From the listing that follows, extract every line and set it down unaltered.
— Start —
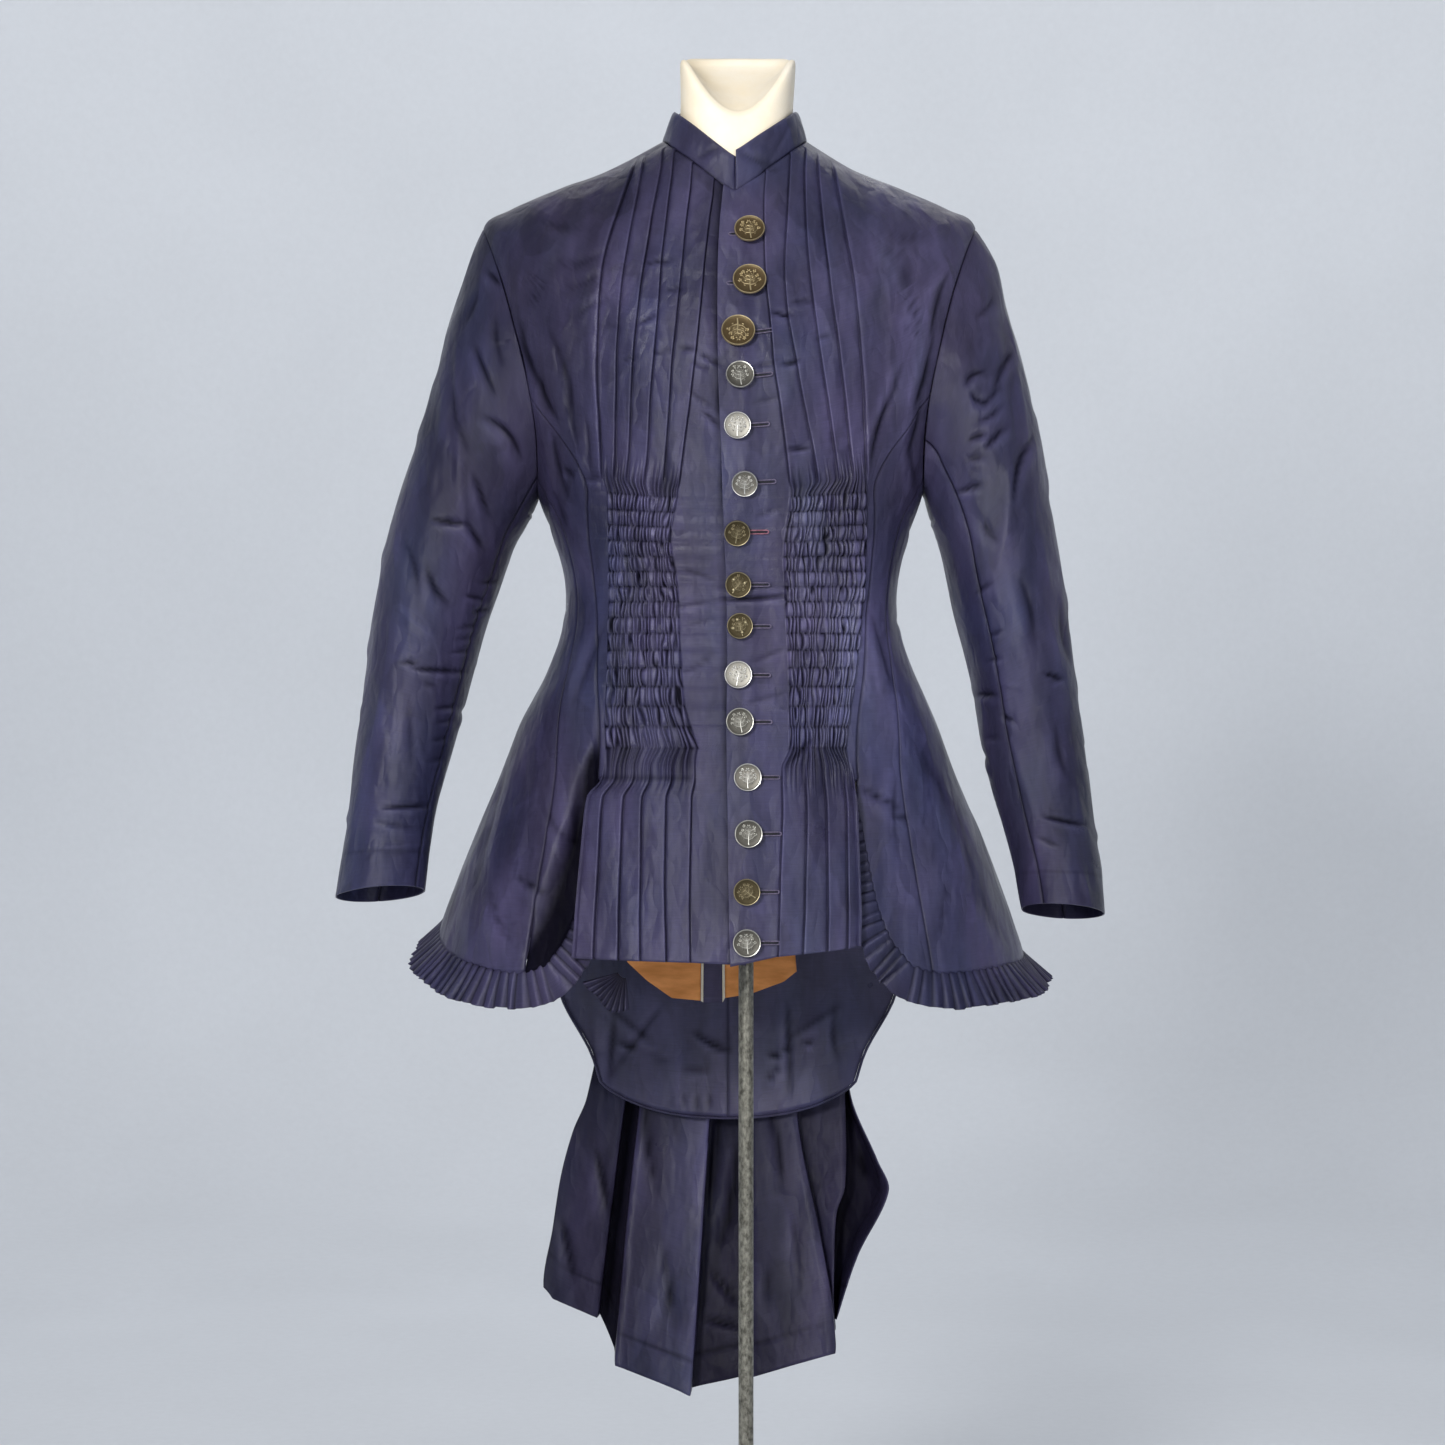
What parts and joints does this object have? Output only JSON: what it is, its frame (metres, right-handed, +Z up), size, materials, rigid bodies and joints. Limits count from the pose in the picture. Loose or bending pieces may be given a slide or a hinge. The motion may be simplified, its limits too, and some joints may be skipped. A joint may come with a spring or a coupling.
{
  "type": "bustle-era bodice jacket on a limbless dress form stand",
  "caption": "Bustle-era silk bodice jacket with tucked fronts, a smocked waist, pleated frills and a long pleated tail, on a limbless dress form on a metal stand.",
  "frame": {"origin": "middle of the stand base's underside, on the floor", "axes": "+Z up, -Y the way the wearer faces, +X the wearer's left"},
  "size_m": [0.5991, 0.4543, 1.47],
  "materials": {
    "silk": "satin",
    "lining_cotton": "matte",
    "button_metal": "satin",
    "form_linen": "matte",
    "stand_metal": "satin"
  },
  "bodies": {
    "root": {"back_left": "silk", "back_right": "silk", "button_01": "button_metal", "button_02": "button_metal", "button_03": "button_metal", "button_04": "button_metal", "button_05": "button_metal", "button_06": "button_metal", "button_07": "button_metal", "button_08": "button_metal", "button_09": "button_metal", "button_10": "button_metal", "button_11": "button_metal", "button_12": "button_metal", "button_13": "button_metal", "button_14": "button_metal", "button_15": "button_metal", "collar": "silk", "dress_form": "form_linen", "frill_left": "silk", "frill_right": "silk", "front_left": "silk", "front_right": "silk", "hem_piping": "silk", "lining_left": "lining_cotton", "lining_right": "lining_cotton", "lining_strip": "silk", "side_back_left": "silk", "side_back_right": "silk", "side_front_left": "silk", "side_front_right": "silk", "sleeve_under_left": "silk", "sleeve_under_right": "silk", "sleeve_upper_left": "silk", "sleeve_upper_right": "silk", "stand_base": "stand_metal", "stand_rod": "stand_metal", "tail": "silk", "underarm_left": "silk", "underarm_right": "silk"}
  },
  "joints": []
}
— End —
◆ **SOLUTION TO THE EXERCISE**
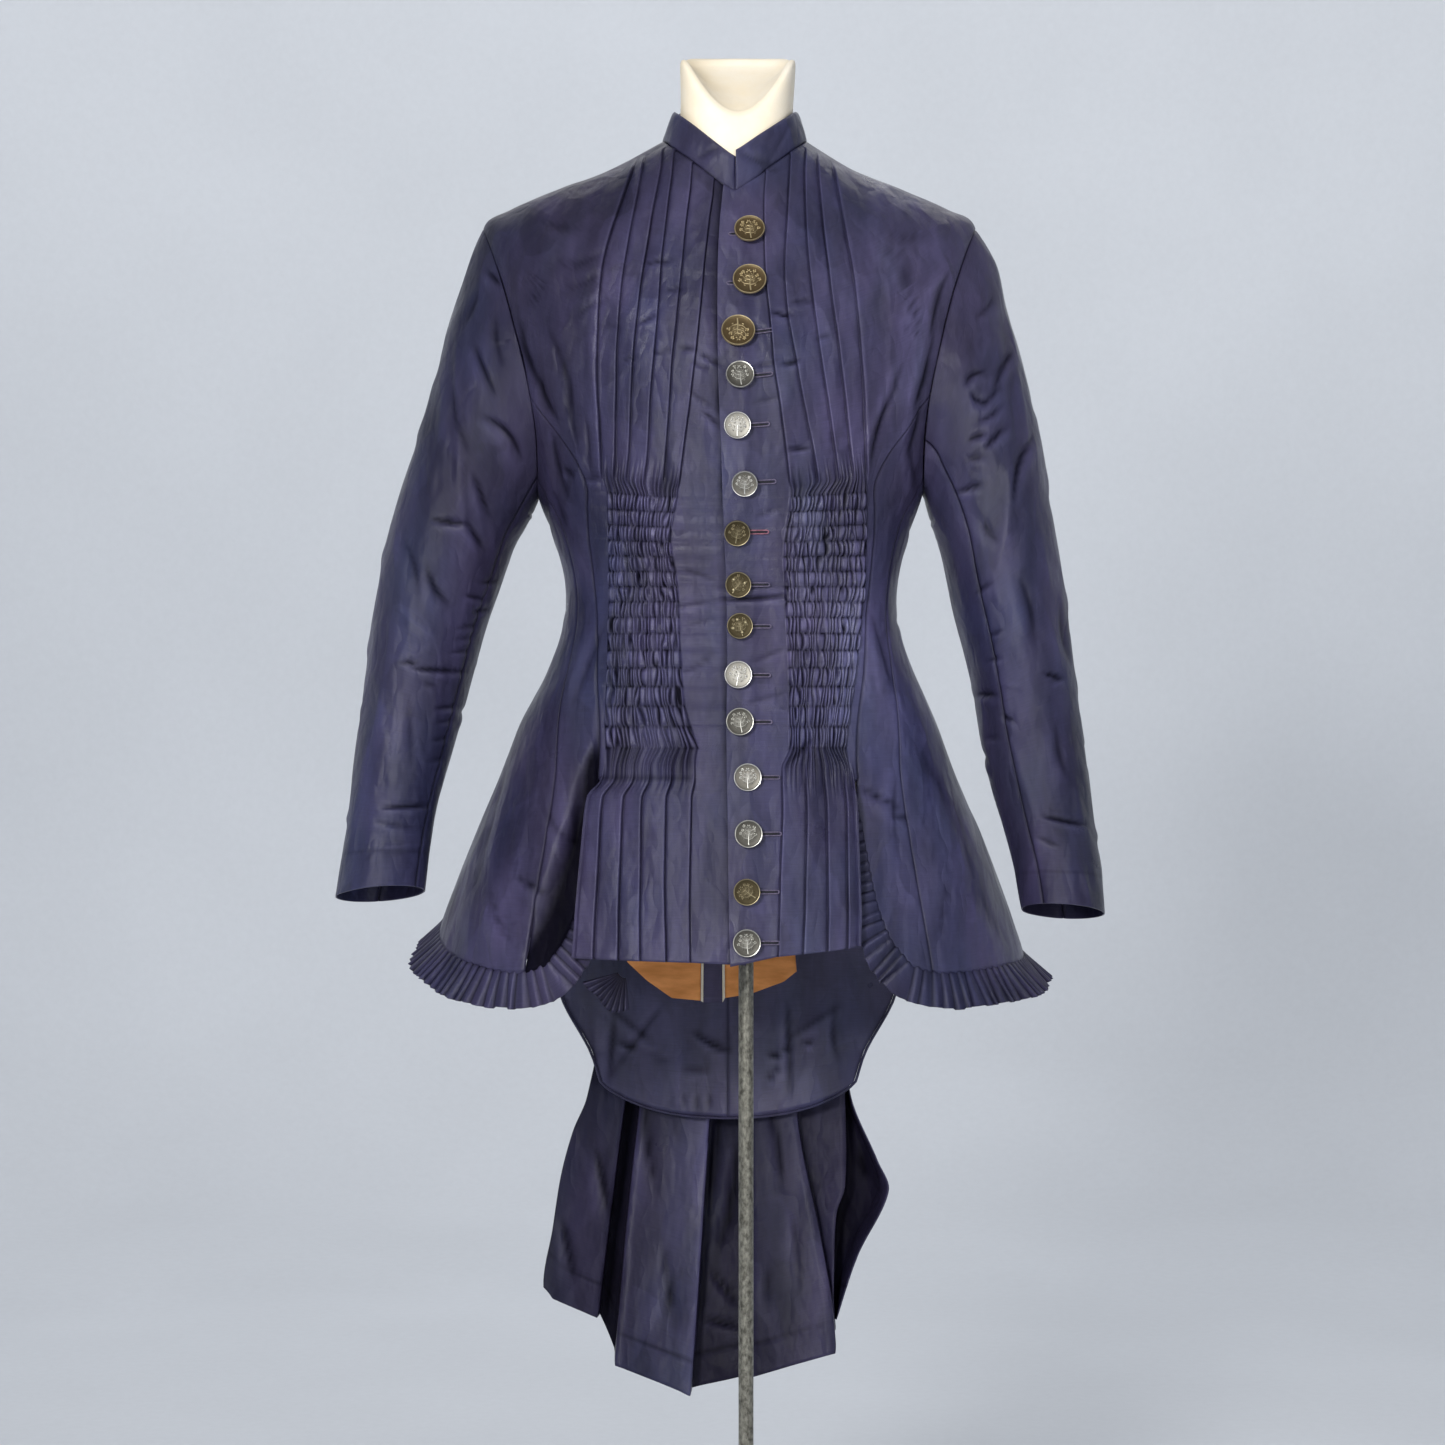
What parts and joints does this object have? Output only JSON: what it is, its frame (metres, right-handed, +Z up), size, materials, rigid bodies and joints. Limits count from the pose in the picture. Loose or bending pieces may be given a slide or a hinge. The motion may be simplified, its limits too, and some joints may be skipped. A joint may come with a spring or a coupling.
{
  "type": "bustle-era bodice jacket on a limbless dress form stand",
  "caption": "Bustle-era silk bodice jacket with tucked fronts, a smocked waist, pleated frills and a long pleated tail, on a limbless dress form on a metal stand.",
  "frame": {"origin": "middle of the stand base's underside, on the floor", "axes": "+Z up, -Y the way the wearer faces, +X the wearer's left"},
  "size_m": [0.5991, 0.4543, 1.47],
  "materials": {
    "silk": "satin",
    "lining_cotton": "matte",
    "button_metal": "satin",
    "form_linen": "matte",
    "stand_metal": "satin"
  },
  "bodies": {
    "root": {"back_left": "silk", "back_right": "silk", "button_01": "button_metal", "button_02": "button_metal", "button_03": "button_metal", "button_04": "button_metal", "button_05": "button_metal", "button_06": "button_metal", "button_07": "button_metal", "button_08": "button_metal", "button_09": "button_metal", "button_10": "button_metal", "button_11": "button_metal", "button_12": "button_metal", "button_13": "button_metal", "button_14": "button_metal", "button_15": "button_metal", "collar": "silk", "dress_form": "form_linen", "frill_left": "silk", "frill_right": "silk", "front_left": "silk", "front_right": "silk", "hem_piping": "silk", "lining_left": "lining_cotton", "lining_right": "lining_cotton", "lining_strip": "silk", "side_back_left": "silk", "side_back_right": "silk", "side_front_left": "silk", "side_front_right": "silk", "sleeve_under_left": "silk", "sleeve_under_right": "silk", "sleeve_upper_left": "silk", "sleeve_upper_right": "silk", "stand_base": "stand_metal", "stand_rod": "stand_metal", "tail": "silk", "underarm_left": "silk", "underarm_right": "silk"}
  },
  "joints": []
}